The Student Ombudsperson Selection Committee chose Dr. Kimathi Choma, assistant dean of diversity, recruitment and retention and diversity point person for the College of Arts and Sciences, to serve as the new Kansas State student ombudsperson.

Choma graduated from K-State and has worked at his alma mater for over 15 years. He has filled many roles at the school throughout that time, but Choma said he is excited about adding this new responsibility. Choma will serve as the student ombudsperson while continuing in his other positions.

An ombudsperson is someone students can contact and express their concerns to whenever situations arise. Ombudspeople address student concerns of equity, harassment and discrimination. As the ombudsperson, Choma will be an impartial person, while still providing a safe space for students to talk and get resources for the help they need. He will provide a professional experience that provides support for any concerns a student might have.

“I am excited about this role because students will understand the good resources that are here at Kansas State and will get them the help that they need,” Choma said. “I see it from the vantage point of helping students be retained here at K-State.”

Choma said he’s known for retention, and how, no matter the student or situation, he always wants to make students feel welcomed and stay on track to get a degree from K-State, and that it was part of why he was chosen for this role.

“It really hurts my heart, in a sense, when students come to Kansas State University and be retained for three or four years and then not graduate,” Choma said. “This is another way that I can assist students in the graduation effort. Not just at the college level, but at the university level.”

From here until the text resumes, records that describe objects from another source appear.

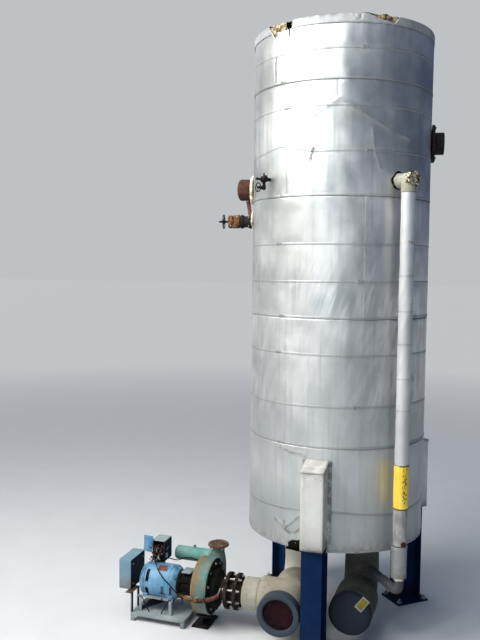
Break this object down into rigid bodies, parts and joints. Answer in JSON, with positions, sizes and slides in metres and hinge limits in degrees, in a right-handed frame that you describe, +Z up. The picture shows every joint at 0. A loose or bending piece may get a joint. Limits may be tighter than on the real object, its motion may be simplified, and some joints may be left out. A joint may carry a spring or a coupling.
{
  "type": "vertical storage tank",
  "caption": "Tall insulated refrigerant receiver on beam legs: jacketed vessel with capped nozzles, level pipe, suction headers and a pump set on one header.",
  "frame": {"origin": "middle of the object's underside, on the floor that the feet stand on", "axes": "+Z up along the vessel; -Y towards the near leg, between the two suction headers; the pump set lies towards -X"},
  "size_m": [2.3954, 1.553, 4.645],
  "materials": {
    "jacket_aluminium": "weathered bright sheet with strap bands",
    "weathered_sheet": "dull crumpled sheet",
    "foam": "aged rigid foam",
    "vessel_steel": "primed plate",
    "leg_blue": "chalky gloss paint with rust at the edges",
    "cover_white": "worn white paint on sheet",
    "mastic_wrap": "mastic on canvas, cracked",
    "white_wrap": "painted canvas wrap",
    "rusty_steel": "rusted",
    "dark_steel": "dark, oily and rusted",
    "valve_ochre": "ochre rust on casting",
    "wheel_iron": "rusted iron",
    "primer_red": "red primer",
    "blind_red": "dark red primer",
    "pump_teal": "flaking teal paint over rust",
    "motor_blue": "light blue enamel, stained",
    "base_grey": "grey paint, dusty"
  },
  "bodies": {
    "frame": {"jacket_course_1": "jacket_aluminium", "jacket_course_2": "jacket_aluminium", "jacket_course_3": "jacket_aluminium", "jacket_course_4": "jacket_aluminium", "jacket_course_5": "jacket_aluminium", "level_pipe_jacket": "jacket_aluminium", "roof_sheet": "weathered_sheet", "underside_sheet": "weathered_sheet", "level_pipe_lower": "weathered_sheet", "left_header_sleeve": "weathered_sheet", "right_header_cap": "weathered_sheet", "side_insulation": "foam", "top_insulation": "foam", "bottom_insulation": "foam", "upper_nozzle_collar": "foam", "vessel_shell": "vessel_steel", "top_head": "vessel_steel", "bottom_head": "vessel_steel", "near_leg": "leg_blue", "right_leg": "leg_blue", "left_leg": "leg_blue", "near_foot_plate": "leg_blue", "right_foot_plate": "leg_blue", "left_foot_plate": "leg_blue", "near_leg_cover": "cover_white", "right_leg_cover": "cover_white", "left_leg_cover": "cover_white", "level_pipe_elbow": "mastic_wrap", "level_pipe_inlet": "mastic_wrap", "left_drop_leg": "mastic_wrap", "left_header": "mastic_wrap", "right_drop_leg": "mastic_wrap", "right_header": "mastic_wrap", "suction_branch": "white_wrap", "upper_nozzle": "rusty_steel", "branch_flange": "rusty_steel", "discharge_flange": "rusty_steel", "right_nozzle": "dark_steel", "side_valve_body": "dark_steel", "volute_bracket": "dark_steel", "coupling_housing": "dark_steel", "side_valve_bonnet": "valve_ochre", "drain_pipe": "valve_ochre", "gauge_valve": "wheel_iron", "link_pipe": "primer_red", "left_header_blind": "blind_red", "pump_volute": "pump_teal", "oil_reservoir": "pump_teal", "pump_motor": "motor_blue", "junction_box": "motor_blue", "drive_guard": "motor_blue", "pump_base": "base_grey"},
    "side_valve_wheel": {"side_valve_handwheel": "wheel_iron"},
    "gauge_valve_wheel": {"gauge_valve_wheel": "wheel_iron"}
  },
  "joints": [
    {"name": "side_valve_turn", "type": "hinge", "parent": "frame", "child": "side_valve_wheel", "pos_m": [-0.50257, -0.07692, 3.168], "axis": [-0.9848, -0.1736, 0], "range_deg": [0, 1350]},
    {"name": "gauge_valve_turn", "type": "hinge", "parent": "frame", "child": "gauge_valve_wheel", "pos_m": [-0.07424, -0.54054, 3.385], "axis": [-0.6157, -0.788, 0], "range_deg": [0, 1350]}
  ]
}
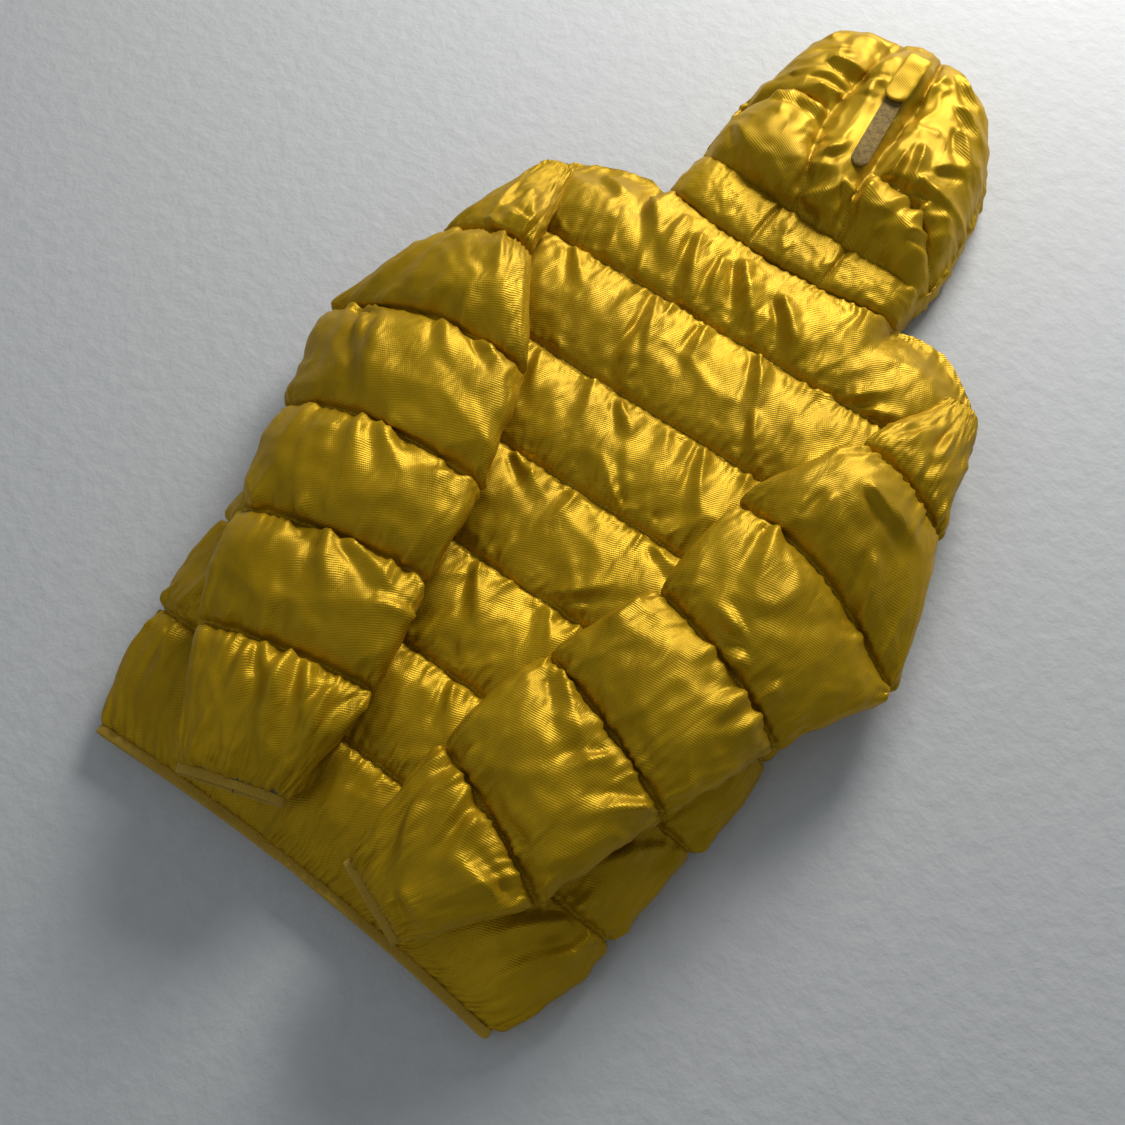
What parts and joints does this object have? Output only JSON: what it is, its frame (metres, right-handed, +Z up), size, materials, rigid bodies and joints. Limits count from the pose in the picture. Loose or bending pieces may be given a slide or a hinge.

The university created the position of student ombudsperson to meet the first goal of the 11-step Action Plan for a More Inclusive K-State.

Bryan Samuel, chief diversity and inclusion officer at K-State, served on the selection committee that chose Choma.

Samuel said it was important to get this position established so students did not have to go to multiple different places just to talk to someone about their issues.

“Dr. Choma has an unsurpassed passion for taking care of students and making sure students are introduced to the appropriate resources and get what they need to be successful,” Samuel said.

Previously, K-State had three ombudspersons: two at the Manhattan campus and one at the Polytechnic campus. However, all three only serve faculty and unclassified professionals, including administrators. Choma will serve students specifically.

Trumanue Lindsey Jr., director of diversity and multicultural student life and member of the search committee, has worked with Choma before and said Choma already does great work for students.

“Dr. Choma has been here quite a while,” Lindsey said. “He knows the ends and outs of the campus and does tremendous work while working with students. He is a very huge advocate and is very resourceful.”

Stefan Yates, special assistant to the chief diversity and inclusion officer, also had high praise for Choma and the work that he does.

“Dr. Choma has a passion for working with and helping students, and it is very evident in everything that he does,” Yates said.

The ombudsperson role that Choma filled was first on the list of nine action step goals that President Richard Myers planned for a more inclusive K-State. The entire action plan can be found online.